[begin Material]

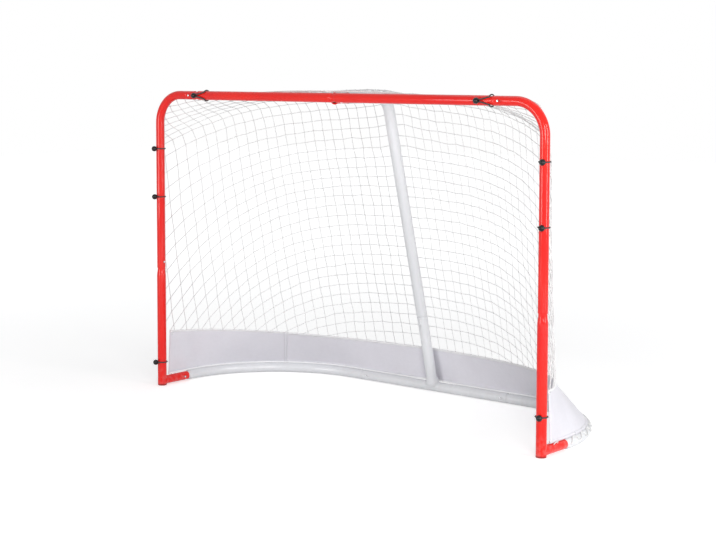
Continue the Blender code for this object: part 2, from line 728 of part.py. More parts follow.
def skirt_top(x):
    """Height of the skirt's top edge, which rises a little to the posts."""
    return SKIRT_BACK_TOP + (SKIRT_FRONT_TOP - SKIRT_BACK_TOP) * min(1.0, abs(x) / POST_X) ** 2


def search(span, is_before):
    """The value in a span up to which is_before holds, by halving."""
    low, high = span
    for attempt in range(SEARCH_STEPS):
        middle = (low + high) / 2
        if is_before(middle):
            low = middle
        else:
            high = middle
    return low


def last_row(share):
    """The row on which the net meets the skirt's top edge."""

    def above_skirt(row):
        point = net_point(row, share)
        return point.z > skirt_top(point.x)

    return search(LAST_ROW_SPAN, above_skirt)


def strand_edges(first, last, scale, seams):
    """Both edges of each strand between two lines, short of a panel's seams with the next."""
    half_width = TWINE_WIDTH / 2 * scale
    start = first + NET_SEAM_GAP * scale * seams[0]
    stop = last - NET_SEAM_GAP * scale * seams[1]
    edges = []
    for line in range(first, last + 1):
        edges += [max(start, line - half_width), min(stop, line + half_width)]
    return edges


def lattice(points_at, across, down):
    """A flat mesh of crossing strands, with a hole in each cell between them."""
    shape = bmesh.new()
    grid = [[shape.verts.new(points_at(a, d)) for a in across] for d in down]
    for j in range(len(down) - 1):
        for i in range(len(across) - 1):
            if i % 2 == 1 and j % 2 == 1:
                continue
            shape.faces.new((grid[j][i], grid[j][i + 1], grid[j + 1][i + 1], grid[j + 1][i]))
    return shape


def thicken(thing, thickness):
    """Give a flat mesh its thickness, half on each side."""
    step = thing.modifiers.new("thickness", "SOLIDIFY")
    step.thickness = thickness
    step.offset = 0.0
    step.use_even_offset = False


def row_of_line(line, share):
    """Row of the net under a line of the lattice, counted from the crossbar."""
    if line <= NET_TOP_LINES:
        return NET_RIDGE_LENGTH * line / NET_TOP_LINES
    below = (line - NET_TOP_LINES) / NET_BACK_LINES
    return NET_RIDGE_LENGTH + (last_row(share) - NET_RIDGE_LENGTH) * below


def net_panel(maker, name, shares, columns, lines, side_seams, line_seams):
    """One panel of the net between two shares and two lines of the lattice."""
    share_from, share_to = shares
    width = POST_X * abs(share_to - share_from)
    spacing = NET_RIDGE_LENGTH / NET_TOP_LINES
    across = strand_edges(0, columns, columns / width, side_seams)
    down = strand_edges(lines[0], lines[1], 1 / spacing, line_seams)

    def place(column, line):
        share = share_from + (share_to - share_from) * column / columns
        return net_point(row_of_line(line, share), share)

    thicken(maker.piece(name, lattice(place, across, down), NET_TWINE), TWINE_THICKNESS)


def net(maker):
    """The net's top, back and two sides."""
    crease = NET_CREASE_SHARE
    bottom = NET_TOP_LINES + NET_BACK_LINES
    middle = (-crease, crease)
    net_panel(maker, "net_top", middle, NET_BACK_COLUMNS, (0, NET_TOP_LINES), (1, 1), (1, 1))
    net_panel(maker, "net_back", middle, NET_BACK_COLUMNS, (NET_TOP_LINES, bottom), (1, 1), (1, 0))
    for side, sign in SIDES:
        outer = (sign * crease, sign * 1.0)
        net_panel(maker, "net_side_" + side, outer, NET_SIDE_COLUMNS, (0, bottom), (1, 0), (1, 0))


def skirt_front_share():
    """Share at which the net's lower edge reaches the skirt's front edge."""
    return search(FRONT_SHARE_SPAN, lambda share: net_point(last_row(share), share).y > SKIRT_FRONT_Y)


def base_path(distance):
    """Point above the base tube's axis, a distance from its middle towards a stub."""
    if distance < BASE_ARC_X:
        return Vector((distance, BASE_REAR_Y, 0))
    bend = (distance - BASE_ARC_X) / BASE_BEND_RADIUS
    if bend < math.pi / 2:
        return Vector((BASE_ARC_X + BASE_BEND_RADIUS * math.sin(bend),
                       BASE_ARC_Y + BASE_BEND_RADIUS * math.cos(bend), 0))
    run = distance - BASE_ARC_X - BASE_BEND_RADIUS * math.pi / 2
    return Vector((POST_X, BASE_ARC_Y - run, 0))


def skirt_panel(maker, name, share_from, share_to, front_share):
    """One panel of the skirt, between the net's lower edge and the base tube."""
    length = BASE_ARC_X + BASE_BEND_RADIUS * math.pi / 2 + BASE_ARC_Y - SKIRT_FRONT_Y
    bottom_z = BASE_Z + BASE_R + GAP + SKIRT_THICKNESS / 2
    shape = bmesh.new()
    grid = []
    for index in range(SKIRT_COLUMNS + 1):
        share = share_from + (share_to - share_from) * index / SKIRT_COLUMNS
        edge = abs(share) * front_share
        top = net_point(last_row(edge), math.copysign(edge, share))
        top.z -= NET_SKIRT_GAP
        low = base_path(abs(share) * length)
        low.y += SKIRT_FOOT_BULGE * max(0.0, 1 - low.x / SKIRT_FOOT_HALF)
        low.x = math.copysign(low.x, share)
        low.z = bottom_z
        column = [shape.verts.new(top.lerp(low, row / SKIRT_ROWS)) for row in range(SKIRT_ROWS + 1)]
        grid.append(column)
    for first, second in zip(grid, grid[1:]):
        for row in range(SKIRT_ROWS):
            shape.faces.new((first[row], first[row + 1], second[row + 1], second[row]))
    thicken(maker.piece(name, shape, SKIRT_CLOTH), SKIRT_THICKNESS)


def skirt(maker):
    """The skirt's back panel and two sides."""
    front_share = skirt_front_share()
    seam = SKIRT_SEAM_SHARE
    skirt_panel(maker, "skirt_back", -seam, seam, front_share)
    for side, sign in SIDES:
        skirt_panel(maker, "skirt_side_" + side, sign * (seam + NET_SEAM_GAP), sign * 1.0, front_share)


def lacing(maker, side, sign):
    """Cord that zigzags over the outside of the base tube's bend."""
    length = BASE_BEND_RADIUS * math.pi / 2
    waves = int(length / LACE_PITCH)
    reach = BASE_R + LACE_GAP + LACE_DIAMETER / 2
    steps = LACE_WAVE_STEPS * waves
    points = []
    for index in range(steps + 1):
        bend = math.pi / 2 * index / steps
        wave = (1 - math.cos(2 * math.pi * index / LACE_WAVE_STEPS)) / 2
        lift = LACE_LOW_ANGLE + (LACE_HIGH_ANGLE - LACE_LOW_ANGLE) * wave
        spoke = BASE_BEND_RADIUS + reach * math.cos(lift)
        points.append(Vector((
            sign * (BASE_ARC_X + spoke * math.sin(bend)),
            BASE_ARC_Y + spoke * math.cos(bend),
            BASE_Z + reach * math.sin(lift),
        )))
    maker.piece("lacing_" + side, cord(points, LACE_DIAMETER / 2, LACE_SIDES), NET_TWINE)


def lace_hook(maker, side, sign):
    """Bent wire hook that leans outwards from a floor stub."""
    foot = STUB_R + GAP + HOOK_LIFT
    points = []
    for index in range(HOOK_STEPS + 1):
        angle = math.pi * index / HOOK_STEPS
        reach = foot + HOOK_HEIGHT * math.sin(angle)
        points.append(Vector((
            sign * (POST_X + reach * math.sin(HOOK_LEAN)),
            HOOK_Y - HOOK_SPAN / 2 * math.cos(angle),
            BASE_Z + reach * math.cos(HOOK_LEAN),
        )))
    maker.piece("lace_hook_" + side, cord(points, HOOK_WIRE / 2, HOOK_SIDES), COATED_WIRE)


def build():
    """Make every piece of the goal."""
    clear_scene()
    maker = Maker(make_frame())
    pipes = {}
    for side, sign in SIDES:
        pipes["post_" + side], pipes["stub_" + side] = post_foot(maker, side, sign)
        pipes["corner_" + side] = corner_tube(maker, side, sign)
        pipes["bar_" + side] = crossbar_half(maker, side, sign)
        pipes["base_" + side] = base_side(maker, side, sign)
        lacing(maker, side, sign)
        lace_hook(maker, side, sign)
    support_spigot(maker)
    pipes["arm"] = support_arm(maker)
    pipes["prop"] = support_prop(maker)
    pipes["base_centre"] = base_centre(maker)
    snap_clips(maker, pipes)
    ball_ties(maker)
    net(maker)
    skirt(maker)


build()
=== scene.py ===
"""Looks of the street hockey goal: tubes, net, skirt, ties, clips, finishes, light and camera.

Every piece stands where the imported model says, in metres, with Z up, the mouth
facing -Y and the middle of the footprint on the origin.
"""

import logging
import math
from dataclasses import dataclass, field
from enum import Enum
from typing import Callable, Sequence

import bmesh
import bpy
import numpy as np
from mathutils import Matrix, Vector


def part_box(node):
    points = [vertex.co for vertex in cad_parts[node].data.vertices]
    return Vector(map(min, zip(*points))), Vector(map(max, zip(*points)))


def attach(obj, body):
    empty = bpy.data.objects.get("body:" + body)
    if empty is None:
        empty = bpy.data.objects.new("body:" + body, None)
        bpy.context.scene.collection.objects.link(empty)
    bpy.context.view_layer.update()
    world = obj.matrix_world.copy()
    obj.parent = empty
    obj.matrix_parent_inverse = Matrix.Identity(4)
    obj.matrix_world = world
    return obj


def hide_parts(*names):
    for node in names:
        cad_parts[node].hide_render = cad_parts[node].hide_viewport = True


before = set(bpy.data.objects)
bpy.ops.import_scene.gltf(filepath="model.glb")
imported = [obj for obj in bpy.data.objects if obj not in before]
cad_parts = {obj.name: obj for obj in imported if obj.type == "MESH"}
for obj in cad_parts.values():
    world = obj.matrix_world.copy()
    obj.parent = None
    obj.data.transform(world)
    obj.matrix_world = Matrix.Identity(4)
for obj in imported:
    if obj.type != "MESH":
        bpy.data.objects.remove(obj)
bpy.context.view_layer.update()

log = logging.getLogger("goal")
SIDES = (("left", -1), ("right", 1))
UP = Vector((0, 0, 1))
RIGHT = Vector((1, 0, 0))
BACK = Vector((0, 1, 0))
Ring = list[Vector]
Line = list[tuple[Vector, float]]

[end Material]

» **Task prompt**
Exact duplication is required for the lines above, from the line that contains "reach = foot" to the line that contains "obj.matrix_parent_inverse = Matrix.Identity(4)", inclusive; omit all others.

» **Task answer**
        reach = foot + HOOK_HEIGHT * math.sin(angle)
        points.append(Vector((
            sign * (POST_X + reach * math.sin(HOOK_LEAN)),
            HOOK_Y - HOOK_SPAN / 2 * math.cos(angle),
            BASE_Z + reach * math.cos(HOOK_LEAN),
        )))
    maker.piece("lace_hook_" + side, cord(points, HOOK_WIRE / 2, HOOK_SIDES), COATED_WIRE)


def build():
    """Make every piece of the goal."""
    clear_scene()
    maker = Maker(make_frame())
    pipes = {}
    for side, sign in SIDES:
        pipes["post_" + side], pipes["stub_" + side] = post_foot(maker, side, sign)
        pipes["corner_" + side] = corner_tube(maker, side, sign)
        pipes["bar_" + side] = crossbar_half(maker, side, sign)
        pipes["base_" + side] = base_side(maker, side, sign)
        lacing(maker, side, sign)
        lace_hook(maker, side, sign)
    support_spigot(maker)
    pipes["arm"] = support_arm(maker)
    pipes["prop"] = support_prop(maker)
    pipes["base_centre"] = base_centre(maker)
    snap_clips(maker, pipes)
    ball_ties(maker)
    net(maker)
    skirt(maker)


build()
=== scene.py ===
"""Looks of the street hockey goal: tubes, net, skirt, ties, clips, finishes, light and camera.

Every piece stands where the imported model says, in metres, with Z up, the mouth
facing -Y and the middle of the footprint on the origin.
"""

import logging
import math
from dataclasses import dataclass, field
from enum import Enum
from typing import Callable, Sequence

import bmesh
import bpy
import numpy as np
from mathutils import Matrix, Vector


def part_box(node):
    points = [vertex.co for vertex in cad_parts[node].data.vertices]
    return Vector(map(min, zip(*points))), Vector(map(max, zip(*points)))


def attach(obj, body):
    empty = bpy.data.objects.get("body:" + body)
    if empty is None:
        empty = bpy.data.objects.new("body:" + body, None)
        bpy.context.scene.collection.objects.link(empty)
    bpy.context.view_layer.update()
    world = obj.matrix_world.copy()
    obj.parent = empty
    obj.matrix_parent_inverse = Matrix.Identity(4)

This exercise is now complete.